La croissance démographique s’élevant à 2,5 % par an, cela signifie que, depuis trois ans, la pauvreté gagne du terrain dans un pays où l’inflation est toujours vive (+ 9 % environ) et où le PIB par habitant (545 dollars) est inférieur à celui d’Haïti. Il est frappant de constater que, malgré son fort potentiel agricole, hydraulique et minier, la Guinée se redresse moins vite que son voisin, le Liberia, qui n’était pas moins en lambeaux.

Malgré tout, le pays est entré en convalescence. L’attentisme qui a précédé l’élection présidentielle du mois d’octobre a certes donné lieu à une nouvelle dégradation de son déficit budgétaire, mais sans que ce soit gravissime. Le gouvernement vient de promettre au Fonds monétaire international (FMI), mécontent que la Guinée n’ait pas atteint ses objectifs de réformes pour 2015, qu’il mettrait de l’ordre dans ses dépenses. Quand on sait les dégâts qu’une élection peut provoquer dans l’économie d’un pays africain, ce dérapage mineur et l’absence de troubles durant le scrutin et après la réélection d’Alpha Condé sont des signes encourageants !

À Conakry, on se risque dans certaines sphères à parler d’émergence. Le rapport « Doing Business » 2016 de la Banque mondiale, qui classe 189 pays selon leur climat des affaires, a en effet fait passer la Guinée de la 171e à la 165e place.

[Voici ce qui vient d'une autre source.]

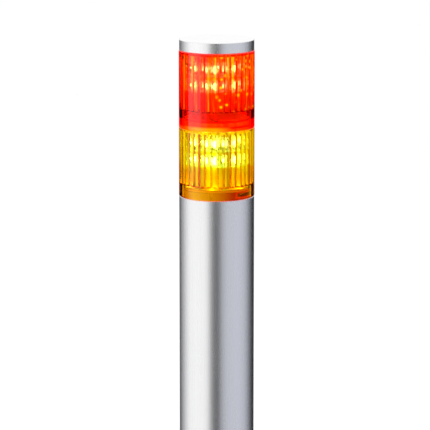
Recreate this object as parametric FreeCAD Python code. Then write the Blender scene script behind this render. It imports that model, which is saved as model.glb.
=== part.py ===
import FreeCAD, Part
import math
import os

# Stack light: an aluminium body tube, an amber lens, a red lens and a cap, all on one axis.
# Millimetres.  Z runs up the axis, and z = 0 is the face that the gasket rests on.
# The front faces -Y.  An azimuth is counted from the front towards +X, in degrees.

Vec = FreeCAD.Vector

# Driving dimensions: outside radii.
lensR = 15.0
tubeR = 14.9
capR = 14.8

# Driving dimensions: visible heights, from the bottom up.
gasketT = 1.5
flangeT = 4.0
tubeLength = 101.5
amberHeight = 27.5
redHeight = 30.5
capHeight = 4.5

plugZ = gasketT
tubeZ = plugZ + flangeT
amberZ = tubeZ + tubeLength
redZ = amberZ + amberHeight
capZ = redZ + redHeight
topZ = capZ + capHeight

# Lens moulding: ribs on the inside over the upper part, a smooth band below them, a neck on top.
ribCount = 36
ribTurn = 1.5
valleyR = 13.4
crestR = 12.9
neckR = 13.1
neckBore = 11.2
neckHeight = 3.0
roofT = 1.2
amberBand = 5.0
redBand = 7.3
footR = 14.1
footDepth = 3.0

neckGroove = (0.7, 1.9)
edgeEase = 0.3

# Body tube, and the collar that stands on the shelf in its mouth.
tubeBore = 13.3
mouthR = 14.2
mouthDepth = 4.6
sealT = 0.8
wallGap = 0.2
collarFlangeZ = amberZ - mouthDepth
collarSkirtZ = amberZ - 17.0
windowHalf = 4.2
windowZ = (0.6, 2.3)
windowAzimuths = (60, 240)
keyHalf = 0.6
keyAzimuth = -9

# Seals and clamping.
ringSection = 0.5
rodR = 1.5
rodClearance = 0.1
threadGap = 0.03
sleeveR = 2.4
bossR = 3.2
bossDrop = 3.6
bossZ = capZ - bossDrop

# LED tiers: six LEDs in a row, one row above the board and one below it.
ledCount = 6
ledTurn = -10.0
ledRowOffset = 3.3
ledBackR = 4.2
boardR = 10.0
boardT = 1.2
boardDrop = {"red": 10.2, "amber": 9.3}
postR = 8.9
postAzimuths = (20.0, 140.0, 260.0)
wireAzimuth = 200.0
wireR = 0.35
jumperR = 12.2
jumperEndR = 9.2

# Moulded LED holder.
drumR = 10.0
drumT = 1.0
deckDrop = 2.1
deckT = 1.2
spigotDepth = 2.0
holderFlangeR = 12.6
holderFlangeT = 1.0
redHolderZ = redZ + neckHeight
amberHolderZ = amberZ + neckHeight

# Base plug and fixing.
fixingPcd = 20.0
fixingCount = 3
insertR = 2.1
insertLength = 7.0
tapR = 1.25
cableR = 2.6
hubR = 4.6
hubZ = 16.0
hubHeight = 7.0
plugSealZ = 13.2
nutHeight = 2.4
nutFlatR = 2.75
washerT = 0.5
nutSeat = hubZ + 3.2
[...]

Il est vrai qu’il est désormais possible d’y créer une entreprise en huit jours, ce qui lui a valu un bond de 49 places sur ce segment.

Cependant, se laisser aller à l’optimisme est bien prématuré, car la réputation du pays auprès des investisseurs demeure mauvaise, comme le prouve le dernier classement annuel du magazine américain Forbes, publié en décembre 2015, qui place la Guinée au deuxième rang des pires pays pour les affaires (143e sur 144 pays classés), après le Tchad. Elle a encore des progrès à faire dans le domaine de l’octroi des permis de construire, du transfert de propriété, de l’obtention de prêts et de la protection des actionnaires minoritaires. Si elle réalise la croissance de plus de 4 % que lui prédit le FMI pour 2016, cela sera un mieux, pas un résultat mirobolant.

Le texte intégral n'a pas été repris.